[CAD and scene scripts]
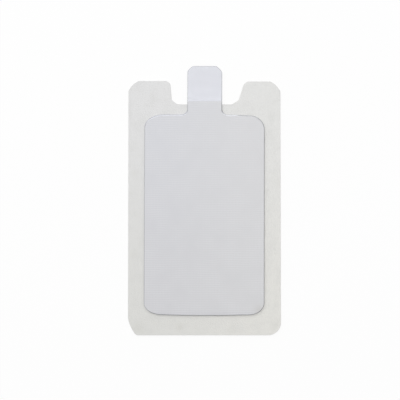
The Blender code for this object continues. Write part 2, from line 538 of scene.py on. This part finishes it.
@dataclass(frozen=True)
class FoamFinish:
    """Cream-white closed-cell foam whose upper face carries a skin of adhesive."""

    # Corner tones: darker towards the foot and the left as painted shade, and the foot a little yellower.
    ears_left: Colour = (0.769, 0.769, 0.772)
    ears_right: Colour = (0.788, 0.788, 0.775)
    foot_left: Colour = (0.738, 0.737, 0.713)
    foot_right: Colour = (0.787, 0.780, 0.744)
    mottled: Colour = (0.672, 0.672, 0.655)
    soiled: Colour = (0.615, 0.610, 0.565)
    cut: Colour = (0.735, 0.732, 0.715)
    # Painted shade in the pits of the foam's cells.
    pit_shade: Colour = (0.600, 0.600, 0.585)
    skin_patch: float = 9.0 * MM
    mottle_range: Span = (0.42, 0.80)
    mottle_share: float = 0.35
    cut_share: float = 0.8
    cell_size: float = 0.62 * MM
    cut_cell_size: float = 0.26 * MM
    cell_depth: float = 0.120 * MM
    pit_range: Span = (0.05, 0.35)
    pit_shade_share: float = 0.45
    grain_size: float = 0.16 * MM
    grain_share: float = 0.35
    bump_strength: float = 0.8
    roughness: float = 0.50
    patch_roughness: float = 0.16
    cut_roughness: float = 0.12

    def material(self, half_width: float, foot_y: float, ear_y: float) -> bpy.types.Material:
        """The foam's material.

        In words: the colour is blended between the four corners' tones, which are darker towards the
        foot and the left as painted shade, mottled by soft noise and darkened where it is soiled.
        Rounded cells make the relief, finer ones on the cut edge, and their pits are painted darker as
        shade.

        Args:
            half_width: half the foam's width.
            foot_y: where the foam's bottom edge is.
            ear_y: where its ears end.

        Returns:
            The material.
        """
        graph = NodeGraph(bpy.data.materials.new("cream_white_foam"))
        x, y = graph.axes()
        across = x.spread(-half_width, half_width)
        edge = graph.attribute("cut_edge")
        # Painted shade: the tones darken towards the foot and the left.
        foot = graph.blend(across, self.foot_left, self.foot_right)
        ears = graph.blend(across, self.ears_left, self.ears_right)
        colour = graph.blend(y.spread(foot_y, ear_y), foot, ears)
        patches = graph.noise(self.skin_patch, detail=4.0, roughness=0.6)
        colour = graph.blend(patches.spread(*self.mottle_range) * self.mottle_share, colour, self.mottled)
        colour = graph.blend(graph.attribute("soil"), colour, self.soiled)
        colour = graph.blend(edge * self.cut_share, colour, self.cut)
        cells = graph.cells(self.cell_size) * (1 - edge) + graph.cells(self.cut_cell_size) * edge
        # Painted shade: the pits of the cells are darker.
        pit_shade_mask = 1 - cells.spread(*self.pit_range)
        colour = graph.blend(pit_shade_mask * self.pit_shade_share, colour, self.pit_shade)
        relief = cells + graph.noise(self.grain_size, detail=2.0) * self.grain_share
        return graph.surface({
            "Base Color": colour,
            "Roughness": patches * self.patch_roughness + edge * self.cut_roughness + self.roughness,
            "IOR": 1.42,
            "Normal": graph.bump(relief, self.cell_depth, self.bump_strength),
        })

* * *

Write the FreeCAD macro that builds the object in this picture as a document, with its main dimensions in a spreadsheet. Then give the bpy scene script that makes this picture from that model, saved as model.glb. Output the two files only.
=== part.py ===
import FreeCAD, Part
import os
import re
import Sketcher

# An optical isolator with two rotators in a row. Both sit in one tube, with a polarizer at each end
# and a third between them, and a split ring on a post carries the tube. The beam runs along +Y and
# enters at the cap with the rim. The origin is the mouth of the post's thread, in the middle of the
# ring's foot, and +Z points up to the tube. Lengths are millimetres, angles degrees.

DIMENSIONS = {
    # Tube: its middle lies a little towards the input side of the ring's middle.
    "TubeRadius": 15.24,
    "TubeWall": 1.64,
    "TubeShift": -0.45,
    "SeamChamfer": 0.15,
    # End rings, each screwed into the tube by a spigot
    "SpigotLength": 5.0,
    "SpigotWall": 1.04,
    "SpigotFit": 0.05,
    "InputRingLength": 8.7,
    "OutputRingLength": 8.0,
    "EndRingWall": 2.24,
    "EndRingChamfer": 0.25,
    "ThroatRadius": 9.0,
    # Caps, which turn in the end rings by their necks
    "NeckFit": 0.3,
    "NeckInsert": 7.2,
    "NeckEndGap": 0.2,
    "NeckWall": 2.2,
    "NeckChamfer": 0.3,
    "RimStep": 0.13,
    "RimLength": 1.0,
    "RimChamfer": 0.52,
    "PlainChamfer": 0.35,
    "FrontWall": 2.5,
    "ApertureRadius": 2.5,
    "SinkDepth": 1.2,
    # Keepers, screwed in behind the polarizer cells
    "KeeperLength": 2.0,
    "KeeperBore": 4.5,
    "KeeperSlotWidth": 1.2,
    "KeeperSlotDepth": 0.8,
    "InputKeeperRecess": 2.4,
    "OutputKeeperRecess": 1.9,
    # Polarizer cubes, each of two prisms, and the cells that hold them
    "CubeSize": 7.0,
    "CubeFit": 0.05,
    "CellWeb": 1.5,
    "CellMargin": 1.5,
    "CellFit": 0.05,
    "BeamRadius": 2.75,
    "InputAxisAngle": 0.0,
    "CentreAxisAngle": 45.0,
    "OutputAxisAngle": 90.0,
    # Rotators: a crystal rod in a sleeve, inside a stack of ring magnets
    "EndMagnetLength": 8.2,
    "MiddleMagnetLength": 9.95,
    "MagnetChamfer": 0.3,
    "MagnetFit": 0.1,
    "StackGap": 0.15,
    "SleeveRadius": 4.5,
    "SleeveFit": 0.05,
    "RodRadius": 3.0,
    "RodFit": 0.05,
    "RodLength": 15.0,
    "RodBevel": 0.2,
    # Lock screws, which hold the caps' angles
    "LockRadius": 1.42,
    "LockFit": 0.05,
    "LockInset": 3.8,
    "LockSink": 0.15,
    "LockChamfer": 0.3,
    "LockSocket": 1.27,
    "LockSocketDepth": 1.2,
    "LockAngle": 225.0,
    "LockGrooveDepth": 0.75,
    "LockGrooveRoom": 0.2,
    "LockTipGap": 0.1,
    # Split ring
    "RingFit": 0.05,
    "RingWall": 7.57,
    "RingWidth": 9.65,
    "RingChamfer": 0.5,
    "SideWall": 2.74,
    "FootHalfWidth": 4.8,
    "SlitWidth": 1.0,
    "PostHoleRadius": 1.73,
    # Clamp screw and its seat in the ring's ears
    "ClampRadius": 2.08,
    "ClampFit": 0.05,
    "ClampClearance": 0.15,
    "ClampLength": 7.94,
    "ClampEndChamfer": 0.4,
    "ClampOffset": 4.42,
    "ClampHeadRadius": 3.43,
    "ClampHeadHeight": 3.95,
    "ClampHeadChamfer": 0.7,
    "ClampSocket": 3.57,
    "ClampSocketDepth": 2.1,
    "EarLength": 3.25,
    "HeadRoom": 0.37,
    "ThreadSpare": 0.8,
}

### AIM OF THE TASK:
Using the data above, transcribe the lines that run from the line with "The Blender code" to the line with "closed-cell foam whose", both ends kept, and output nothing else.

### ANSWER FOR THIS EXERCISE:
The Blender code for this object continues. Write part 2, from line 538 of scene.py on. This part finishes it.
@dataclass(frozen=True)
class FoamFinish:
    """Cream-white closed-cell foam whose upper face carries a skin of adhesive."""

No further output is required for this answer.